→ Request
Return only the lines running from the line that holds "for node_name, node_shape" to the line that holds "obj.matrix_world = Matrix.Identity(4)", including both.

→ Dataset section

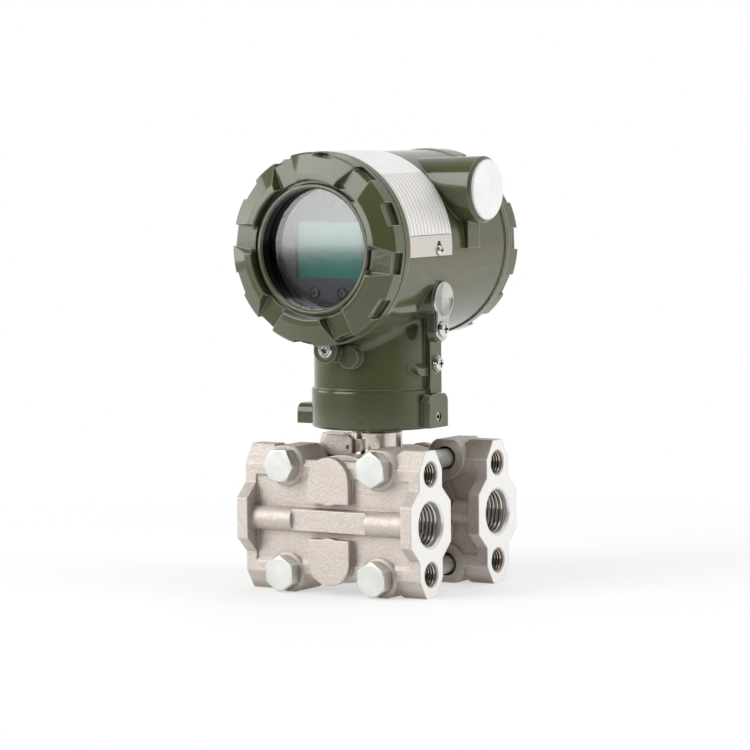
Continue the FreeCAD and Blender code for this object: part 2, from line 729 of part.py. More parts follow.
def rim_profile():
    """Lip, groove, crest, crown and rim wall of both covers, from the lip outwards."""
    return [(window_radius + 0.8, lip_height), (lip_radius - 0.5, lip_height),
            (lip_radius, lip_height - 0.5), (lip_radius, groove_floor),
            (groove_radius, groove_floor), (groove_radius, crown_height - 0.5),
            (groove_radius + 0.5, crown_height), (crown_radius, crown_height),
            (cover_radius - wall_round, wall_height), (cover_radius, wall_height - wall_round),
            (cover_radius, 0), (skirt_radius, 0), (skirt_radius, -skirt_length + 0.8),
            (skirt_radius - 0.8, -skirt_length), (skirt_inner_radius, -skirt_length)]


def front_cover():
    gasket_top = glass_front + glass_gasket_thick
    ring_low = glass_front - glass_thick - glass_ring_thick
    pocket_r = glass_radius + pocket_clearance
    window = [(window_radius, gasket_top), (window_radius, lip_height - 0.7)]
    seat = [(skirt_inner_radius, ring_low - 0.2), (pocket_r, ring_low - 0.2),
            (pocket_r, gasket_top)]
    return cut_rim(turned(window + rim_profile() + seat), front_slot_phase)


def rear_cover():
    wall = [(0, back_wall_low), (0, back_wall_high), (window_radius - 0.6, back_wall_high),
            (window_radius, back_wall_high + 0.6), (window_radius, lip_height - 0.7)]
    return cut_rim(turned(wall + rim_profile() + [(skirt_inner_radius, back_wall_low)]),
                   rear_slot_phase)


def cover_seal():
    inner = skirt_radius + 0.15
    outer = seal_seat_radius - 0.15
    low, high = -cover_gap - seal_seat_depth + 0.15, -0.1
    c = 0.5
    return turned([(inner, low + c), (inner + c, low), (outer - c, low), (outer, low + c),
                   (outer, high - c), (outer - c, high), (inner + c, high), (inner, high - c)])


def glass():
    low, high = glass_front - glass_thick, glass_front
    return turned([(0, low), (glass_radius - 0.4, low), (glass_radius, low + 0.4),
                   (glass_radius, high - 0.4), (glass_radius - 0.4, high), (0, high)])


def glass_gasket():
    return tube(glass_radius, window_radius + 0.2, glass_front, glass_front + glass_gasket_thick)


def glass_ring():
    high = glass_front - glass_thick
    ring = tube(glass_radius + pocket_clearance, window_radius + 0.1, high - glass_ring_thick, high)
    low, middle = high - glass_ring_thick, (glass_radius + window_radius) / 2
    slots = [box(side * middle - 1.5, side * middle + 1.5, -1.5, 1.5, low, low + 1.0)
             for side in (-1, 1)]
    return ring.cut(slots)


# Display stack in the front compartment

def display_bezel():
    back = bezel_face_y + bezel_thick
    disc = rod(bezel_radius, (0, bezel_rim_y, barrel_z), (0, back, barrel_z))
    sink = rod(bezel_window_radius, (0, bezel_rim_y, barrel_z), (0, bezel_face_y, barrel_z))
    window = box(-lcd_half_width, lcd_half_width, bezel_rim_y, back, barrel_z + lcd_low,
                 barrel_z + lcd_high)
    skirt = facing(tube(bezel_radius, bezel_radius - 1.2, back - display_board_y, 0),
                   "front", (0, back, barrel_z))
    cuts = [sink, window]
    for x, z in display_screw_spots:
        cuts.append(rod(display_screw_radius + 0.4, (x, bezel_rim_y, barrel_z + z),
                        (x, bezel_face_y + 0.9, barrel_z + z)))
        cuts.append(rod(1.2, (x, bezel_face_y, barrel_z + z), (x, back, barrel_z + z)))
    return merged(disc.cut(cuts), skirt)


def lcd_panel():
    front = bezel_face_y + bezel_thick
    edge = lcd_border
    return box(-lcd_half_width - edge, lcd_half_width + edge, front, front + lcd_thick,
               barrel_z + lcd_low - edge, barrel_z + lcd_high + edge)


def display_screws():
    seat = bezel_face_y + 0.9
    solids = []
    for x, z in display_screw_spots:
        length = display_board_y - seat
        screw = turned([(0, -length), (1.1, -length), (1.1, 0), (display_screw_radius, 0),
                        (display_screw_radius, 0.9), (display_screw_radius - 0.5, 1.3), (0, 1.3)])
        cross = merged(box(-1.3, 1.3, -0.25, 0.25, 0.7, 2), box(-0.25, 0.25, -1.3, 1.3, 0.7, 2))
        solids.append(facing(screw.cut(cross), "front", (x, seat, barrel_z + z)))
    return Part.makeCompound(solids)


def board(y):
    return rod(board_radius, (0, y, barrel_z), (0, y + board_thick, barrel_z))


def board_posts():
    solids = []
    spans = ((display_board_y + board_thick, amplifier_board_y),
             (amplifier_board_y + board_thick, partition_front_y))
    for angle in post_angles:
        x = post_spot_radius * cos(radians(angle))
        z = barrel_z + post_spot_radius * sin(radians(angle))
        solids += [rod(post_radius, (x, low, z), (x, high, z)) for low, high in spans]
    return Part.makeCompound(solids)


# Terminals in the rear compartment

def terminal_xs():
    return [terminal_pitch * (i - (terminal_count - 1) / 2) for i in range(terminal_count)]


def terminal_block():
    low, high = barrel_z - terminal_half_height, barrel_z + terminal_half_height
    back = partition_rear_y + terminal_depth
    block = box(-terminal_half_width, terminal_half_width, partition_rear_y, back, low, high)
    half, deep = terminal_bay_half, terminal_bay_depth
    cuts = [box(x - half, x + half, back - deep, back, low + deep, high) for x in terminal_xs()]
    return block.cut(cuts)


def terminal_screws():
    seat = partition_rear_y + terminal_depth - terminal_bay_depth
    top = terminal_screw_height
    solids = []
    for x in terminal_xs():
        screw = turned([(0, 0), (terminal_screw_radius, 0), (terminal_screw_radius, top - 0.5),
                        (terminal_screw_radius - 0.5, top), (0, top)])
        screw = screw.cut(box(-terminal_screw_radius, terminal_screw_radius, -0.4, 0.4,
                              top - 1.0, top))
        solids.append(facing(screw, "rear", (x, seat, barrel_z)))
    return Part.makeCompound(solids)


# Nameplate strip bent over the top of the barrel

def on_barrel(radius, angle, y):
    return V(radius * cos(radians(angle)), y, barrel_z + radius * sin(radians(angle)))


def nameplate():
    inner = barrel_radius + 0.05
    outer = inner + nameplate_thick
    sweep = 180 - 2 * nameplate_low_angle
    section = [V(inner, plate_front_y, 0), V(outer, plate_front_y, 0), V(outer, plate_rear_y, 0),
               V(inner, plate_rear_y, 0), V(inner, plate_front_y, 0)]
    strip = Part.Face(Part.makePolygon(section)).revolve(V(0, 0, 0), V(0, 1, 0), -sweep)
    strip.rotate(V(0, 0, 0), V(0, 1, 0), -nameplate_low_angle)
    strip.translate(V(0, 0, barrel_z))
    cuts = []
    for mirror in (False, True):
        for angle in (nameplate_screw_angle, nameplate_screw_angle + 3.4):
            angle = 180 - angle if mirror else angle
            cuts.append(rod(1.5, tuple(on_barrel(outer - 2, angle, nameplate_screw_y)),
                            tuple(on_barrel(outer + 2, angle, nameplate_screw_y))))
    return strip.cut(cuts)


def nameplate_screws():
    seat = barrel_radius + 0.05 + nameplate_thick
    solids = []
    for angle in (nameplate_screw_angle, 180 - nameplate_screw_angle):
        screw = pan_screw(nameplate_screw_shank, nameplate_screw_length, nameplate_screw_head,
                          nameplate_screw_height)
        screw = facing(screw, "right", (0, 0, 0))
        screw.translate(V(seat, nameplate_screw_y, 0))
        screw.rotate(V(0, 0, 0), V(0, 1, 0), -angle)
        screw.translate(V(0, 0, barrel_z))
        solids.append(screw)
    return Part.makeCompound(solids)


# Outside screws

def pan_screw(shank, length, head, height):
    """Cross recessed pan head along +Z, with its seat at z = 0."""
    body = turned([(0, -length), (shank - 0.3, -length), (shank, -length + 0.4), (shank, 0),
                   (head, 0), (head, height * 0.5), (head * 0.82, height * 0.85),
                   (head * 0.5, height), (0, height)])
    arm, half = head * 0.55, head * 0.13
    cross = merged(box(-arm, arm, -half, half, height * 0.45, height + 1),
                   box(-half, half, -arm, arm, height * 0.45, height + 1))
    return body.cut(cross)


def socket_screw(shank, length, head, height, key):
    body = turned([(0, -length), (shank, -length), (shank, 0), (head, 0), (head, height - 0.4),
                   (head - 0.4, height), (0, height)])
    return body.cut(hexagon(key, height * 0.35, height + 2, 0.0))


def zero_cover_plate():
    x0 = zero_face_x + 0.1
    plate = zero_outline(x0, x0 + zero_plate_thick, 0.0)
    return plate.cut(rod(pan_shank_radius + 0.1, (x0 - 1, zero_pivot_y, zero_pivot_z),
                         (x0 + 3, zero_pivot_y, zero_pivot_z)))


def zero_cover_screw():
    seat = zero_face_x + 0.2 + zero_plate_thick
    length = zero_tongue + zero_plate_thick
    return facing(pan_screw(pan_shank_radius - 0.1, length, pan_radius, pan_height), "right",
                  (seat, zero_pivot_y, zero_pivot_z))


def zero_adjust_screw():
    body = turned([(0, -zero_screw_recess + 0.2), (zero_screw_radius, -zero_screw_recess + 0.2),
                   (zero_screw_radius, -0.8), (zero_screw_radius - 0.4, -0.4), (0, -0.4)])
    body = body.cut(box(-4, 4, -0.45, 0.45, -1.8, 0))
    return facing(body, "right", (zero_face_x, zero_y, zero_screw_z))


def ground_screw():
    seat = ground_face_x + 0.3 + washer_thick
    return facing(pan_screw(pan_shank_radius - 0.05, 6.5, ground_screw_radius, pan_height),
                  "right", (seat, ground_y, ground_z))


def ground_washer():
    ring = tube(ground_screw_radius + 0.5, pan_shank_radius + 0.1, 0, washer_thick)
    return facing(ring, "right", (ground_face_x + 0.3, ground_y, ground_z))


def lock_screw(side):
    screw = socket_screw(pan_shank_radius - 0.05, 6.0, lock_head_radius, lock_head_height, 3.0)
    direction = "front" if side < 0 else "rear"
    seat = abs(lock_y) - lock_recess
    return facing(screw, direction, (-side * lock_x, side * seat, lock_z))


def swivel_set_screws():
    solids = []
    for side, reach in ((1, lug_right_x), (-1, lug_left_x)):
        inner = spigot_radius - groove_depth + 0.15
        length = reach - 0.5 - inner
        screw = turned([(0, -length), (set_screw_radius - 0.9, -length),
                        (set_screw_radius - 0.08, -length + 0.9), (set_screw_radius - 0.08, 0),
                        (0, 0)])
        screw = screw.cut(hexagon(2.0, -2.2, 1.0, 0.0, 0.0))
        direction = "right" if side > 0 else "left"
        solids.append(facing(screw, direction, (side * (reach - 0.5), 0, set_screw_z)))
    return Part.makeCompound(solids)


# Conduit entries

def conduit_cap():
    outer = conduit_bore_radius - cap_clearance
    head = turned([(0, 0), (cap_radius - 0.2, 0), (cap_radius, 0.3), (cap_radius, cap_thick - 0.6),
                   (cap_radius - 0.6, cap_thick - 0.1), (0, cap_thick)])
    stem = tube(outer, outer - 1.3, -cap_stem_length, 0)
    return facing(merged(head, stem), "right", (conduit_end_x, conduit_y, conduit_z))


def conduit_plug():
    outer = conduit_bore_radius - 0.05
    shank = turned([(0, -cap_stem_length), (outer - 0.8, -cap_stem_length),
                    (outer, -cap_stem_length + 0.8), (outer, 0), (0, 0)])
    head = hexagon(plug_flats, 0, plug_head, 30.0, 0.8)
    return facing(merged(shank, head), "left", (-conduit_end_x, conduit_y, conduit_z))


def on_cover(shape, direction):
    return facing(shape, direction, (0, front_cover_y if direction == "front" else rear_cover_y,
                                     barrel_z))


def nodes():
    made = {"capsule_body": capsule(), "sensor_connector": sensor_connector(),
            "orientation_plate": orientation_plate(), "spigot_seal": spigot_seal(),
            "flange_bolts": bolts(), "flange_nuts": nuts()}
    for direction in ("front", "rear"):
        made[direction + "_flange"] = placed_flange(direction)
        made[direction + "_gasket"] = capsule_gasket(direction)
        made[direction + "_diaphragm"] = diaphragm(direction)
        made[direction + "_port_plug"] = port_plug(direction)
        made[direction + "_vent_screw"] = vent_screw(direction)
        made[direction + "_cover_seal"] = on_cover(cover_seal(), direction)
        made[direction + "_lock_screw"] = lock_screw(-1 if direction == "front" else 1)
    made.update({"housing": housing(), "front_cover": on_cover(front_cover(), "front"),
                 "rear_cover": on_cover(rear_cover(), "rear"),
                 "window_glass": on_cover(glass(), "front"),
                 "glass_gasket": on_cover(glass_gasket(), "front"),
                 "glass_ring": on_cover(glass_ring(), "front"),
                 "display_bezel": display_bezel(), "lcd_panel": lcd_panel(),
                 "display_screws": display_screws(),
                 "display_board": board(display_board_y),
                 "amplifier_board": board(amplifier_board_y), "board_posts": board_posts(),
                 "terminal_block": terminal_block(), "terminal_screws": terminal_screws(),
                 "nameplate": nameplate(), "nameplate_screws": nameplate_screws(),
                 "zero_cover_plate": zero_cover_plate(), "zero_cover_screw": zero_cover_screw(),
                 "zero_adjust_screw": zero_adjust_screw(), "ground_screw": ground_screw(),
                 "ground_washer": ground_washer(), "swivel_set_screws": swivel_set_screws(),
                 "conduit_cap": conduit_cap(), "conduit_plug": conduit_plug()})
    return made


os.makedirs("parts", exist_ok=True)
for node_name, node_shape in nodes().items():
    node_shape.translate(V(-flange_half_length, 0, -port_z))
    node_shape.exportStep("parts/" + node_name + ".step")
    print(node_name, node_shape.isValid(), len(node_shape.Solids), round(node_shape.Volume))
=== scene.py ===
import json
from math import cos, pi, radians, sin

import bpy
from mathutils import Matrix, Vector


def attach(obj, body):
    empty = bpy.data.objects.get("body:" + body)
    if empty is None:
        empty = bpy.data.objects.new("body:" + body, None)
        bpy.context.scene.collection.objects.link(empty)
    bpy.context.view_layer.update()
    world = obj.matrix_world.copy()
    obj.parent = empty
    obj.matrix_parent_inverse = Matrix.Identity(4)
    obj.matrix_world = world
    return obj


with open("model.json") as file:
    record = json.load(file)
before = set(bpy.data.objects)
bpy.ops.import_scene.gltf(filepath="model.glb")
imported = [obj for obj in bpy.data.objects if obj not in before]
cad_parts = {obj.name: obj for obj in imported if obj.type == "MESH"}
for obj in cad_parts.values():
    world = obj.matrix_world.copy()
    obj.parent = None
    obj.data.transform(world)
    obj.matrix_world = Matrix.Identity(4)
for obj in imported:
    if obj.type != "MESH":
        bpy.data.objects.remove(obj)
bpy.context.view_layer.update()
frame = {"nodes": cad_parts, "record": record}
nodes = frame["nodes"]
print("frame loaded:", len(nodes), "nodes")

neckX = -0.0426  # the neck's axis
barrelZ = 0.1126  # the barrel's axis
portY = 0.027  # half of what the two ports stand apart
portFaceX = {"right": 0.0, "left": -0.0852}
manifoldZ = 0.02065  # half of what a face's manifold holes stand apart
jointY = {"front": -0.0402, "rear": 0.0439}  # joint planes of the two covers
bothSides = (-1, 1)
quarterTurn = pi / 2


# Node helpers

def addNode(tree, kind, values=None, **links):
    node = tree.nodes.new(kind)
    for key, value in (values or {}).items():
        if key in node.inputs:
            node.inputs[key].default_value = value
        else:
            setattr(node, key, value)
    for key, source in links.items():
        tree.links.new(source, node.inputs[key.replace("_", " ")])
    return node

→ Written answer
for node_name, node_shape in nodes().items():
    node_shape.translate(V(-flange_half_length, 0, -port_z))
    node_shape.exportStep("parts/" + node_name + ".step")
    print(node_name, node_shape.isValid(), len(node_shape.Solids), round(node_shape.Volume))
=== scene.py ===
import json
from math import cos, pi, radians, sin

import bpy
from mathutils import Matrix, Vector


def attach(obj, body):
    empty = bpy.data.objects.get("body:" + body)
    if empty is None:
        empty = bpy.data.objects.new("body:" + body, None)
        bpy.context.scene.collection.objects.link(empty)
    bpy.context.view_layer.update()
    world = obj.matrix_world.copy()
    obj.parent = empty
    obj.matrix_parent_inverse = Matrix.Identity(4)
    obj.matrix_world = world
    return obj


with open("model.json") as file:
    record = json.load(file)
before = set(bpy.data.objects)
bpy.ops.import_scene.gltf(filepath="model.glb")
imported = [obj for obj in bpy.data.objects if obj not in before]
cad_parts = {obj.name: obj for obj in imported if obj.type == "MESH"}
for obj in cad_parts.values():
    world = obj.matrix_world.copy()
    obj.parent = None
    obj.data.transform(world)
    obj.matrix_world = Matrix.Identity(4)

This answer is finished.